Neither Jerry Wald nor Jack Warner re-inserted the additional line in the film as released, that Bessie had written for Nelson, and the subject never came up again, despite his protest. Meanwhile, after the grisly discovery of the tortured paratroopers, Nelson receives surprising orders that direct him to march in the opposite direction from Allied headquarters. Reluctantly, the men follow their orders while the USAAF airdrops them supplies. The remnants of Nelson's force
reach a barren hillside, dig themselves into foxholes, repel a sneaky, vicious Japanese night attack, and awaken the following morning to see gliders and
thousands of paratroopers in the skies. They witness the beginning of the Allied invasion of Burma.

In March 1944, Warner Brothers sent the War Department a copy of the "Objective, Burma" screenplay, along with a request for a technical adviser who had served with the paratroops in the Pacific Theater. The studio emphasized in its correspondence with the War Department that "Objective, Burma" would stress "the important work of the paratroopers in the Pacific Theater." Warner Brothers' Location Manager, William
Guthrie, contacted Army Colonel Curtis Mitchell and explained, "Rest assured no political angle as discussed between you and me will be brought into this picture. It will be strictly an all American affair with American personnel only. We welcome any suggestions Army would like injected." On March 11, 1944, Mitchell briefed Major General Alexander Surles about "the story of about 48 paratroopers dropped 200 miles behind the Japanese lines for the purpose of wiping out a radar station and some supply dumps." He explained that the filmmakers were "prepared to make any changes you suggest in order to keep away from any subject that might be embarrassing." Eventually, the War Department assigned Burma combat veteran Captain Charles Galbreath as technical adviser for the film production.

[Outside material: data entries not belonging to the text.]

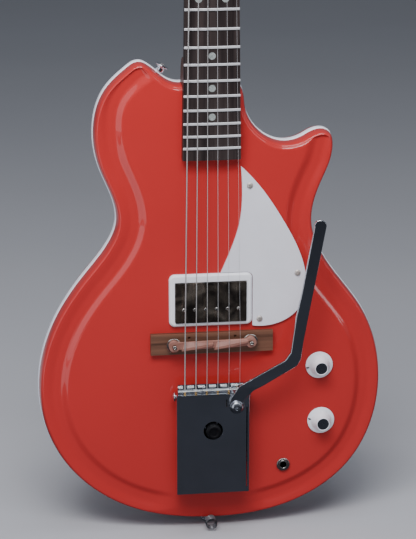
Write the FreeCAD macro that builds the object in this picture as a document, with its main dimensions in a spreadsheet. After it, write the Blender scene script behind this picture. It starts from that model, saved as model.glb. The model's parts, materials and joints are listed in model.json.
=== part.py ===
"""Electric guitar with a moulded two-shell body, a bolt-on neck and a vibrato tailpiece.

Frame, in millimetres: the origin is the seat of the tail strap button on the centre line and the
seam plane, +Z runs up the neck, -Y points out of the face and +X is the treble side.
Most parts are drawn in face coordinates: x across, y up the neck, z out of the face.
"""
import FreeCAD, Part
import Sketcher
import math
import os

from FreeCAD import Placement, Rotation, Vector

doc = FreeCAD.newDocument("ElectricGuitar")

# Every driving dimension, in millimetres and degrees.
DIMENSIONS = {
    # body, as heights over the face and distances in from the outline
    "face_to_seam": 20, "seam_top": -15, "seam_bottom": -25, "back_face": -42,
    "front_ceiling": -6.3, "back_floor": -38, "shell_set_in": 1, "binding_width": 6.5,
    "channel_depth": 2.8, "channel_outer": 10, "channel_inner": 27.6,
    "channel_floor_outer": 13.5, "channel_floor_inner": 20.5,
    "block_half": 34, "block_low": 14, "block_shoulder": 376, "block_high": 422,
    "tongue_left": -36, "tongue_right": 22,
    # neck and fingerboard
    "scale_length": 628.65, "saddle_line": 186.1, "fret_count": 21,
    "board_end": 361.7, "board_end_half": 27, "nut_half": 21, "board_bottom": 5, "board_top": 11,
    "board_radius": 305, "fret_height": 1.2, "fret_half": 1.15, "dot_radius": 3.3, "dot_depth": 1.5,
    "dot_spread": 12.2, "heel_bottom": -14, "heel_end": 456, "neck_low_depth": -12,
    "neck_high_depth": -9, "fit_gap": 0.25, "nut_length": 4.8, "nut_top": 13.6,
    "truss_height": -4, "truss_radius": 2.5, "truss_low": 380, "truss_high": 806,
    "neck_plate_half": 25, "neck_plate_low": 364, "neck_plate_high": 398, "neck_plate_thick": 2,
    "neck_screw_x": 18, "neck_screw_low": 371, "neck_screw_high": 391, "neck_screw_radius": 2.2,
    "neck_screw_length": 43, "neck_screw_head": 4.3, "truss_cover_top": 1.8,
    # headstock, in its own tilted coordinates from the nut
    "head_tilt": 8, "head_length": 164, "head_half": 38, "head_thick": 14,
    "tuner_first": 38, "tuner_step": 39, "tuner_x": 24, "post_radius": 3, "post_top": 12,
    "housing_half": 8, "housing_low": -7.4, "housing_high": 12.4, "housing_depth": 10,
    "housing_wall": 1, "worm_offset": 8.3, "worm_depth": -19.2, "worm_radius": 2,
    "wheel_radius": 6, "wheel_bottom": -21.2, "wheel_top": -17.2, "post_bottom": -22.5,
    "post_groove_radius": 2.4, "post_string_height": 6.2, "button_reach": 17, "button_length": 11,
    "tuner_screw_x": 33.9, "tuner_screw_offset": 2.8,
    # strings
    "bridge_spread": 26.3, "nut_spread": 17.2, "crest_height": 15.5, "nut_string_height": 12.6,
    "anchor_string_height": 13.7, "anchor_string_y": 139.75, "string_gap": 0.06,
    # pickup
    "ring_half": 39.6, "ring_low": 200, "ring_high": 251, "ring_height": 4, "ring_bevel": 1.8,
    "ring_corner": 5.5,
    "window_half": 34, "window_low": 203.8, "window_high": 243.2, "cover_gap": 0.3,
    "cover_top": 5.5, "cover_bottom": -11, "cover_wall": 0.5, "pole_y": 217, "pole_step": 10.4,
    "pole_radius": 1.4, "pole_head_radius": 1.85, "pole_head_top": 6.2, "pole_bottom": -9,
    # pickguard
    "guard_thick": 2.3, "guard_gap": 0.5, "guard_foot": 198.4, "guard_left": 9.6,
    # bridge
    "base_left": -57.5, "base_right": 59.3, "base_low": 173.5, "base_high": 193.6,
    "base_height": 5.5, "stud_left": -36, "stud_right": 37.2, "stud_left_y": 183.7,
    "stud_right_y": 185, "stud_radius": 2, "stud_top": 17.4, "wheel_low": 7.2, "wheel_high": 9.2,
    "thumbwheel_radius": 7, "saddle_low": 9.25, "saddle_shoulder": 12.6, "saddle_end_radius": 5,
    # vibrato
    "plate_half": 35, "plate_low": 36.6, "plate_high": 136.9, "plate_top": 20, "plate_thick": 1.6,
    "plate_fold": 1, "flange_bottom": 6, "lip_bottom": 14, "hinge_y": 132.5, "hinge_height": 9,
    "hinge_radius": 2, "hinge_reach": 37.5, "ear_radius": 4.5, "ear_inner": 30.5,
    "ear_outer": 32.5, "vibrato_base_low": 60, "vibrato_base_high": 128, "vibrato_base_thick": 2,
    "bracket_low": 92, "bracket_high": 109, "bracket_bottom": 4, "bracket_top": 5.5,
    "knob_window_radius": 9.2, "tension_y": 100.4, "tension_radius": 7.3, "tension_bottom": 16.9,
    "tension_top": 26, "tension_stud_top": 24, "bar_low": 136.9, "bar_high": 145.6,
    "bar_bottom": 11.5, "bar_top": 15.5, "bar_half": 33, "comb_low": 140.9, "comb_high": 142,
    "comb_depth": 2, "ball_y": 138.25, "ball_radius": 1.3, "spring_wire": 0.6, "spring_mean": 5,
    "arm_x": 21.9, "arm_y": 124.1, "arm_hole": 2.55, "arm_screw_radius": 2.5,
    "arm_head_radius": 6.5, "arm_thick": 2.6, "arm_bar_bottom": 25.2, "arm_gap": 0.05,
    # controls
    "volume_x": 105.4, "volume_y": 155.4, "tone_x": 107.9, "tone_y": 98.8,
    "knob_radius": 13.2, "knob_low": 0.9, "knob_neck": 6.6, "knob_top": 14, "shaft_radius": 3,
    "bushing_radius": 4.7, "pot_radius": 12, "pot_bottom": -15,
    "control_nut_height": 2.5, "control_nut_radius": 7.3,
    "jack_x": 71.3, "jack_y": 54.6, "jack_bore": 3.2, "jack_nut_radius": 6.75,
    # strap buttons and small screws
    "horn_x": -45.3, "horn_y": 440.1, "horn_axis_angle": 30, "button_waist": 4,
    "button_waist_length": 4.2, "button_flange": 6.45, "button_height": 7.5,
    "strap_screw_radius": 1.6, "strap_screw_depth": 14,
    "screw_radius": 1.35, "screw_head": 2.9, "screw_head_height": 1.5, "screw_length": 10,
    "hole_gap": 0.03,
}

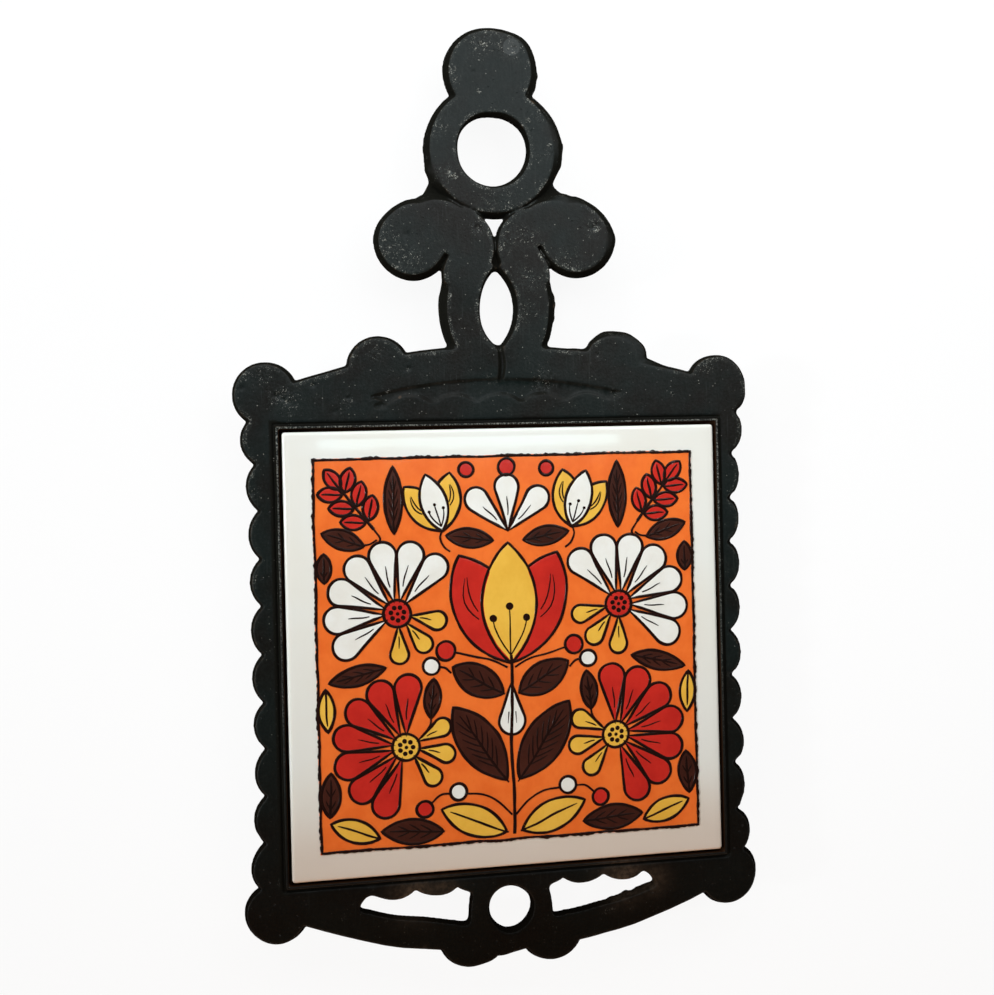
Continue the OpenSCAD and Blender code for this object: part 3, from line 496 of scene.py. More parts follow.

Warner Brothers wanted "Objective, Burma," to look as realistic as possible, especially regarding the troops. The studio requested 5 compasses, 12 infantry demolition kits without explosives, 160 D rations, 80 K rations, 2 Lister bags, 6 hand axes with covers, 4 wire cutters with covers, 24 M-1 rifles with bayonets and scabbards and 4 carbines with folding stocks. As it turns out, the cast wound up eating the rations, apparently to evoke more realism in their performances. The Army located most of the equipment, except the folding stock type carbine.

"Objective, Burma" is a first-rate combat actioneer that will make you sweat.